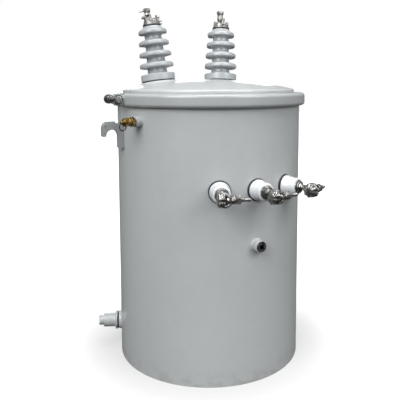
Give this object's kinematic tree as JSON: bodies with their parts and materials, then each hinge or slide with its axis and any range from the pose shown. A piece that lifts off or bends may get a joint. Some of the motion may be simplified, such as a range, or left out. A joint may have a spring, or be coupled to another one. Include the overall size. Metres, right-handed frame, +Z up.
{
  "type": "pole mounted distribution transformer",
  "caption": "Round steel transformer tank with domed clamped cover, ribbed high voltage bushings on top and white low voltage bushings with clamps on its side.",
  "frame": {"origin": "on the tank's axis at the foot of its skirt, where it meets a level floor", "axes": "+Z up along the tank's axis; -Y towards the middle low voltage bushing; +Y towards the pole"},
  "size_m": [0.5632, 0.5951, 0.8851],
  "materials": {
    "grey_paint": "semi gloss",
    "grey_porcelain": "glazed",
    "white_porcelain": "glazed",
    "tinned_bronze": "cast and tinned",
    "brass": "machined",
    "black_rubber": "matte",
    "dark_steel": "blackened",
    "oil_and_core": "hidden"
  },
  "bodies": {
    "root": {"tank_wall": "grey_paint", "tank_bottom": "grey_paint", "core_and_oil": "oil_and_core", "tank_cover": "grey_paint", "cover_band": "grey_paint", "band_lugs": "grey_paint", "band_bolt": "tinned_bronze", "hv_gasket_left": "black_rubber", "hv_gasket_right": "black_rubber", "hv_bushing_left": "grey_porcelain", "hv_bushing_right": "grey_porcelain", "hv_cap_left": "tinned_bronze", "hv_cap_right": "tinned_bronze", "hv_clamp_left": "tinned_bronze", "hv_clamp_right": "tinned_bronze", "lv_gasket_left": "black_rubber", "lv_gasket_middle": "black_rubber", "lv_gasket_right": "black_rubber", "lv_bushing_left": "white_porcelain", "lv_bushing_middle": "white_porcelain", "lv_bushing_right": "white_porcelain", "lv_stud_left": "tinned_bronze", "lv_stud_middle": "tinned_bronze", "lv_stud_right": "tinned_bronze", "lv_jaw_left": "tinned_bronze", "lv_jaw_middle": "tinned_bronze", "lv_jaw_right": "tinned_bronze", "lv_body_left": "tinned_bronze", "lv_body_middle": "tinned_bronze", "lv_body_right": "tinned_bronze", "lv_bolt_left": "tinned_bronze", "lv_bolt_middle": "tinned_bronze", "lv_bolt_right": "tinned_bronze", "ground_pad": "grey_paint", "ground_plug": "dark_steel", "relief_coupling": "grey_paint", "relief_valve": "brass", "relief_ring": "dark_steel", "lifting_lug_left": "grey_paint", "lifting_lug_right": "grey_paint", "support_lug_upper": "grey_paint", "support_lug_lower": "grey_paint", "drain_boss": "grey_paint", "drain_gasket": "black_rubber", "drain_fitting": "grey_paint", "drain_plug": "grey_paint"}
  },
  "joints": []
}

======

PROBLEM DESCRIPTION: Reproduce the listing shown above in its entirety, exactly.

SOLUTION TO THIS PROBLEM:
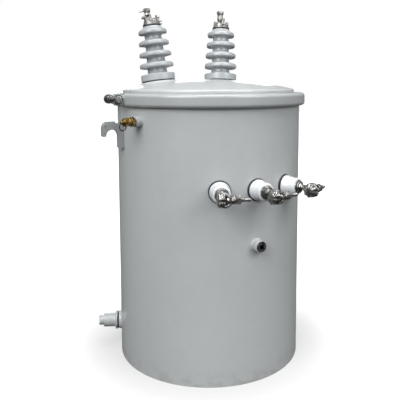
Give this object's kinematic tree as JSON: bodies with their parts and materials, then each hinge or slide with its axis and any range from the pose shown. A piece that lifts off or bends may get a joint. Some of the motion may be simplified, such as a range, or left out. A joint may have a spring, or be coupled to another one. Include the overall size. Metres, right-handed frame, +Z up.
{
  "type": "pole mounted distribution transformer",
  "caption": "Round steel transformer tank with domed clamped cover, ribbed high voltage bushings on top and white low voltage bushings with clamps on its side.",
  "frame": {"origin": "on the tank's axis at the foot of its skirt, where it meets a level floor", "axes": "+Z up along the tank's axis; -Y towards the middle low voltage bushing; +Y towards the pole"},
  "size_m": [0.5632, 0.5951, 0.8851],
  "materials": {
    "grey_paint": "semi gloss",
    "grey_porcelain": "glazed",
    "white_porcelain": "glazed",
    "tinned_bronze": "cast and tinned",
    "brass": "machined",
    "black_rubber": "matte",
    "dark_steel": "blackened",
    "oil_and_core": "hidden"
  },
  "bodies": {
    "root": {"tank_wall": "grey_paint", "tank_bottom": "grey_paint", "core_and_oil": "oil_and_core", "tank_cover": "grey_paint", "cover_band": "grey_paint", "band_lugs": "grey_paint", "band_bolt": "tinned_bronze", "hv_gasket_left": "black_rubber", "hv_gasket_right": "black_rubber", "hv_bushing_left": "grey_porcelain", "hv_bushing_right": "grey_porcelain", "hv_cap_left": "tinned_bronze", "hv_cap_right": "tinned_bronze", "hv_clamp_left": "tinned_bronze", "hv_clamp_right": "tinned_bronze", "lv_gasket_left": "black_rubber", "lv_gasket_middle": "black_rubber", "lv_gasket_right": "black_rubber", "lv_bushing_left": "white_porcelain", "lv_bushing_middle": "white_porcelain", "lv_bushing_right": "white_porcelain", "lv_stud_left": "tinned_bronze", "lv_stud_middle": "tinned_bronze", "lv_stud_right": "tinned_bronze", "lv_jaw_left": "tinned_bronze", "lv_jaw_middle": "tinned_bronze", "lv_jaw_right": "tinned_bronze", "lv_body_left": "tinned_bronze", "lv_body_middle": "tinned_bronze", "lv_body_right": "tinned_bronze", "lv_bolt_left": "tinned_bronze", "lv_bolt_middle": "tinned_bronze", "lv_bolt_right": "tinned_bronze", "ground_pad": "grey_paint", "ground_plug": "dark_steel", "relief_coupling": "grey_paint", "relief_valve": "brass", "relief_ring": "dark_steel", "lifting_lug_left": "grey_paint", "lifting_lug_right": "grey_paint", "support_lug_upper": "grey_paint", "support_lug_lower": "grey_paint", "drain_boss": "grey_paint", "drain_gasket": "black_rubber", "drain_fitting": "grey_paint", "drain_plug": "grey_paint"}
  },
  "joints": []
}